I can’t fight time. I can’t fight the planet even though we try. I can’t fight the weather. These are too big and brash to take on, but I can fight my brother. I can fight the neighbor. And I can certainly fight those funny dudes with their crazy religion across the water. 

And maybe I am naive to think that leadership on commonality and of gathering together is our default. It is not. Our default position is exactly what we’re witnessing around the world, the leadership of us and them. The only way that the leadership stays in office is if you have slightly more of us than of them. 

Where do we go from here?

All this begs the question of where humanity goes from here? What type of leadership is possible if everyone is battling a limbic system that wants to fight, flee or freeze?  
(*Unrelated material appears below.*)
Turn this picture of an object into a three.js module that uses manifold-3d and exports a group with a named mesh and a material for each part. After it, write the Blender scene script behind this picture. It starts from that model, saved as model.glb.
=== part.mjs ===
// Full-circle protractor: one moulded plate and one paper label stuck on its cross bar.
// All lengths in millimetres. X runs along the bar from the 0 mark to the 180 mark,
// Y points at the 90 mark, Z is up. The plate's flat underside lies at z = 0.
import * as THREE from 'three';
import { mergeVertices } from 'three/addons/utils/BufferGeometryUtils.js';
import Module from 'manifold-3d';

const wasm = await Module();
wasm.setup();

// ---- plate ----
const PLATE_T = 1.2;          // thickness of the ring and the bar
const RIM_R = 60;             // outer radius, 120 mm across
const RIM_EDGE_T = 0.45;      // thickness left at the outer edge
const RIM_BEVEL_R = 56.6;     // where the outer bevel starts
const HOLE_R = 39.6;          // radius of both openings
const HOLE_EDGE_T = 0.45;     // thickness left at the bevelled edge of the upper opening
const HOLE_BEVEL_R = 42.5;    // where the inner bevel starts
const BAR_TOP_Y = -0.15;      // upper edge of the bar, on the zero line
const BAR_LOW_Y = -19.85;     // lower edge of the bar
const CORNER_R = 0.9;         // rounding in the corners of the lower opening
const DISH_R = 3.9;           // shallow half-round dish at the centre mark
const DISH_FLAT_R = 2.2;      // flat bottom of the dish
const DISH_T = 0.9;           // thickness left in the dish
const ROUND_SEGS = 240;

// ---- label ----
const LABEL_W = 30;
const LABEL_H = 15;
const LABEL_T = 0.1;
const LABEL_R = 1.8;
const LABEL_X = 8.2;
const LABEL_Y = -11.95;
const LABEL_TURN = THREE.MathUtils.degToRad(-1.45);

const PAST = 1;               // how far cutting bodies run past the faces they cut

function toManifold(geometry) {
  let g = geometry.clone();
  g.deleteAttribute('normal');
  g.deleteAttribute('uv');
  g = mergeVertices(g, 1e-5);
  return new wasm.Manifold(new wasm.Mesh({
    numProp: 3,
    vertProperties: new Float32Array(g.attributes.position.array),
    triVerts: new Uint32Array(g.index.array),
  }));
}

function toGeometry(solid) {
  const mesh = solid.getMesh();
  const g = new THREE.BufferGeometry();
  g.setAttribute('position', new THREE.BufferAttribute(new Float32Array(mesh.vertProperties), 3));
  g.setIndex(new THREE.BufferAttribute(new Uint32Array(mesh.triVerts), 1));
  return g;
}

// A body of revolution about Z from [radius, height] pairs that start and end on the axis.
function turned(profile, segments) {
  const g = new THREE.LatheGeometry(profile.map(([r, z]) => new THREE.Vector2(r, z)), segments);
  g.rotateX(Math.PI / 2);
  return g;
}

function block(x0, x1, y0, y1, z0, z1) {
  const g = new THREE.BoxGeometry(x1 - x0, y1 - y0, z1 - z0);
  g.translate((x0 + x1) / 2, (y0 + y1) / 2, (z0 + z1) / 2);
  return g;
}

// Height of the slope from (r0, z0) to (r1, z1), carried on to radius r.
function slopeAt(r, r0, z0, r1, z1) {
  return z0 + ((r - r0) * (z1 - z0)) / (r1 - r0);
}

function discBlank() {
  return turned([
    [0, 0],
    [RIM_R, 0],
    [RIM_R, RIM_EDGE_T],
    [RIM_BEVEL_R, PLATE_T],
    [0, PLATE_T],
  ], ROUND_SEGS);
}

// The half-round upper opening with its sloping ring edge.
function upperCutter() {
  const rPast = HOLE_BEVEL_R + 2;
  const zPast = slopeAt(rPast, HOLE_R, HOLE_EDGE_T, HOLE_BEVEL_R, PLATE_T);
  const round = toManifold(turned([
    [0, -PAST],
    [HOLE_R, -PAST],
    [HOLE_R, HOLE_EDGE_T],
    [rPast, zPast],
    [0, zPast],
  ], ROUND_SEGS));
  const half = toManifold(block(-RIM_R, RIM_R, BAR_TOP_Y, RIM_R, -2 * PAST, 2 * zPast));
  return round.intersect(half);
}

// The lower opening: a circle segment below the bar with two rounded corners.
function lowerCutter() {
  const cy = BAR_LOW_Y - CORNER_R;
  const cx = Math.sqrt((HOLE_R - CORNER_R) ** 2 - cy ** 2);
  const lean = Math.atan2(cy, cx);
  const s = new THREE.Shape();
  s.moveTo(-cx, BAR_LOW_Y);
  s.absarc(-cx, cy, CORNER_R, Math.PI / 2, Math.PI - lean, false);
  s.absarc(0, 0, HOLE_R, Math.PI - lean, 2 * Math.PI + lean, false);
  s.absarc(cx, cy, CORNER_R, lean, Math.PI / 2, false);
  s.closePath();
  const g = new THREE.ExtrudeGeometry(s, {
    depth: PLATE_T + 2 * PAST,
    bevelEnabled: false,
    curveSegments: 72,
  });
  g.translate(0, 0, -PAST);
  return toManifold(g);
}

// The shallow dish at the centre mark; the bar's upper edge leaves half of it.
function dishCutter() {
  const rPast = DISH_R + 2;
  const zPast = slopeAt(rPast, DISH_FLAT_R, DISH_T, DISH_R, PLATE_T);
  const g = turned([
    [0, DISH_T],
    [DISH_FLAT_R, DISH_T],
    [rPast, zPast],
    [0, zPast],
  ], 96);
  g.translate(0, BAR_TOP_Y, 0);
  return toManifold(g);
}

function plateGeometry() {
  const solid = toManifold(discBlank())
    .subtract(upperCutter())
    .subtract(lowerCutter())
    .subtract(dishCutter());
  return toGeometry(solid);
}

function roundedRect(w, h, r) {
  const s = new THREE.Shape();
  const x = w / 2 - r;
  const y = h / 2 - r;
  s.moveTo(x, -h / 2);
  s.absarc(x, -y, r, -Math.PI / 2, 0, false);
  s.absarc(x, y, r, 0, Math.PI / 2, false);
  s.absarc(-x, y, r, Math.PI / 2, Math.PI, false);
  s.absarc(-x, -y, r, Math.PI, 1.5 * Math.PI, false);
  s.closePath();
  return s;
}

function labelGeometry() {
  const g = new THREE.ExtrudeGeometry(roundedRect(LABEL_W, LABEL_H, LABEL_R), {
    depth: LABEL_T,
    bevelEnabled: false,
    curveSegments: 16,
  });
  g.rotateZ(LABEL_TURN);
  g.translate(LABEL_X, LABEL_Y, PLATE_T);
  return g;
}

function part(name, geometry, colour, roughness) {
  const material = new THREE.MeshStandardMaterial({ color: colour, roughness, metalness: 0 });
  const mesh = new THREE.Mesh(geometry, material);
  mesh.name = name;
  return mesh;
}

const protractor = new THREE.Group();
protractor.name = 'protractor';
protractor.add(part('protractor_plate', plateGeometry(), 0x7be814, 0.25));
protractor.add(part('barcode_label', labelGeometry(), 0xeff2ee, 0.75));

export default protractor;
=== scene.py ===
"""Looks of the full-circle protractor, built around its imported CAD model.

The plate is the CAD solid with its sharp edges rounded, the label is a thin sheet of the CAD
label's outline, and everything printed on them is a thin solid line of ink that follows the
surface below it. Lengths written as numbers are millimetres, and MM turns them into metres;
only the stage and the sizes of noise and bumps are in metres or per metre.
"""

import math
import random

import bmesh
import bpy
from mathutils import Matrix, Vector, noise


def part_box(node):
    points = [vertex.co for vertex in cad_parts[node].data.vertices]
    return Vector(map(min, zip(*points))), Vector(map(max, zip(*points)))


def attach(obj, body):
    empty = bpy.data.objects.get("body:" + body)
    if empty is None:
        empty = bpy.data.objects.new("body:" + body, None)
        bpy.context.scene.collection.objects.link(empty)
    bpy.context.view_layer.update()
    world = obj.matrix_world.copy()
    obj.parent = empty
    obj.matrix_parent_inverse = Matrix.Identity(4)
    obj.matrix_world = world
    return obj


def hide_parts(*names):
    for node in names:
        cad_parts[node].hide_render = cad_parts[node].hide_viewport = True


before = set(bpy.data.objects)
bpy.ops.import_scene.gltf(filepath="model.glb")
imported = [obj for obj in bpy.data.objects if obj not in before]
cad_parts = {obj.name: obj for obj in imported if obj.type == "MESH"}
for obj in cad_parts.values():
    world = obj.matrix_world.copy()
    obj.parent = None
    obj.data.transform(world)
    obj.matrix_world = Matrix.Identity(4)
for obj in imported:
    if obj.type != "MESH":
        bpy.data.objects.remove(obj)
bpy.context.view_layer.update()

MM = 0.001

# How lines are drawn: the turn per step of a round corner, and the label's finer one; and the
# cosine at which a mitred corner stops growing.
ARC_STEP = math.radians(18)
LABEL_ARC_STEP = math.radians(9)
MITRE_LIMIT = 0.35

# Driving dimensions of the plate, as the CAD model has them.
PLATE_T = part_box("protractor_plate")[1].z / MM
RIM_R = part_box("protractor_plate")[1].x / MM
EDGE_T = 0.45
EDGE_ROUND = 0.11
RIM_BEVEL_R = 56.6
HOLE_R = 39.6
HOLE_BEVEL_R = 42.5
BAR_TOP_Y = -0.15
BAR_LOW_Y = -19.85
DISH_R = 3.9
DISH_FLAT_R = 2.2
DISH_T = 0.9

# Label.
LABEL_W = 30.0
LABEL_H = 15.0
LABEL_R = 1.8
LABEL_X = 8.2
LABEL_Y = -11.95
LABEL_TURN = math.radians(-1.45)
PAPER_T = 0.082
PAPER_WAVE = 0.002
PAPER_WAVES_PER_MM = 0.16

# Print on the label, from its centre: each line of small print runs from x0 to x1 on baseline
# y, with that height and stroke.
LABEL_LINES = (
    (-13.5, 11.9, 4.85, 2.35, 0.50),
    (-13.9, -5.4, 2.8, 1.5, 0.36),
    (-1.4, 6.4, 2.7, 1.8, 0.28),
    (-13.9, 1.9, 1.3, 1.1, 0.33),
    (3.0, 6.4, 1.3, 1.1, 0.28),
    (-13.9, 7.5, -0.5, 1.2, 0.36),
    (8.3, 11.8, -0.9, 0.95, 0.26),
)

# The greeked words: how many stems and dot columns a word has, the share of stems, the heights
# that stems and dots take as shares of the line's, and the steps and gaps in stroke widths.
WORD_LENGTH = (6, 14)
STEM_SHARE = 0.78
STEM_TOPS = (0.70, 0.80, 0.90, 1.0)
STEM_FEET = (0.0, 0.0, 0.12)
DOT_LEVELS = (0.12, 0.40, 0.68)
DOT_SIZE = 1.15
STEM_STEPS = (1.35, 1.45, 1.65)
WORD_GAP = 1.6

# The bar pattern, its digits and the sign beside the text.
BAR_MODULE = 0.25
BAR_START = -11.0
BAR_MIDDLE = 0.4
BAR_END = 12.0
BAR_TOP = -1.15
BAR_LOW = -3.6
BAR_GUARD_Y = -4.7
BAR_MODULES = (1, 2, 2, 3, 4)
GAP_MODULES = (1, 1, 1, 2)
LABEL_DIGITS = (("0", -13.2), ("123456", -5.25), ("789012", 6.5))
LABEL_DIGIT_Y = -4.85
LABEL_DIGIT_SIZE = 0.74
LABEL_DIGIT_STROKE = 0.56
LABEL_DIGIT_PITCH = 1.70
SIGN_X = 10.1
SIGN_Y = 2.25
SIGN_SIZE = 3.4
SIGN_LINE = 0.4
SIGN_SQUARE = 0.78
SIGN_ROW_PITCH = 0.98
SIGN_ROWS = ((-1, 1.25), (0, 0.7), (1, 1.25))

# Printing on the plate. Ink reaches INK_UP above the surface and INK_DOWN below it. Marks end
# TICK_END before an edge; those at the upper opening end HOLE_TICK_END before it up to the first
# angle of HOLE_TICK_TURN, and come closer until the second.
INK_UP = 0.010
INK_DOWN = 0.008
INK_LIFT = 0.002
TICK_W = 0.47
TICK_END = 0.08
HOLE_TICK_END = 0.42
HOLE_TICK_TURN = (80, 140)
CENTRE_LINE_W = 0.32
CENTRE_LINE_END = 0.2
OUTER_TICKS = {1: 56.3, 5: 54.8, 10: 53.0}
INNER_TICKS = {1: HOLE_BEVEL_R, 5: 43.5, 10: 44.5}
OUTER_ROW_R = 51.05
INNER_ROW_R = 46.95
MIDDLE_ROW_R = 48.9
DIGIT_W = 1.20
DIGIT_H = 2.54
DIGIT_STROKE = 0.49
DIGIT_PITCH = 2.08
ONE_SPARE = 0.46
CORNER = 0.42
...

At one time I thought the best option was to raise awareness and move people beyond their limbic thinking. Encourage the majority to become more aware, more understanding of the consequences of their choices, and so take more responsibility, especially when they place their ballot. 

I even wrote a book about it, Missing Something, on the premise that a raised awareness would help understand all the various problems that humanity faces including political leadership. 

Self actuation is a huge challenge in itself, especially when it is so comfortable to live off basic instincts. Political leaders understand this and trigger the instinct all the time. Trump is the quintessential embodiment of the approach. He locks onto base fears and fuels them all the time. 

Other political leaders recognise the base instinct and then bend it to their own ends often through authoritarian even military methods. Humans are easily manipulated by our slavery to base instinct with the stick and the carrot. 

Just saying ‘raise awareness’ is naive. Even if it would work, making it happen is daunting and likely not possible.. 

Whilst awareness helps bring people to a heightened sense of self, we need something more. 

The leadership humanity needs to give us a reasonable chance of survival can’t rely on scented candles and incantations. We have to play a ‘Trump light’ game that latches onto limbic responses for the political leverage needed to make progressive changes. 

This sounds horribly like moving to the right rather than the centre left. I am hardening towards the draconian on some of these things. Responses to COVID-19 show that it is possible to impose strict rules on society and get away with it in the public interest. It’s a small step to a benevolent dictatorship that could tackle the equally huge issues of inequity, food security, and a stressed environment. 

The risk in forcing people into decisions that you believe they’re not capable of making due to their basic instincts getting in the way is a slip of the tongue away from control for nefarious purposes. Blink and we are in the dangerous territory of the end justifying the means. 

Horrid as it sounds, such control must be part of the conversation because the limbic system in human brains has got us this far. It will be part of what comes next.


Please have conversations about leadership and benevolent control. Whatever comes next it must be better than populism.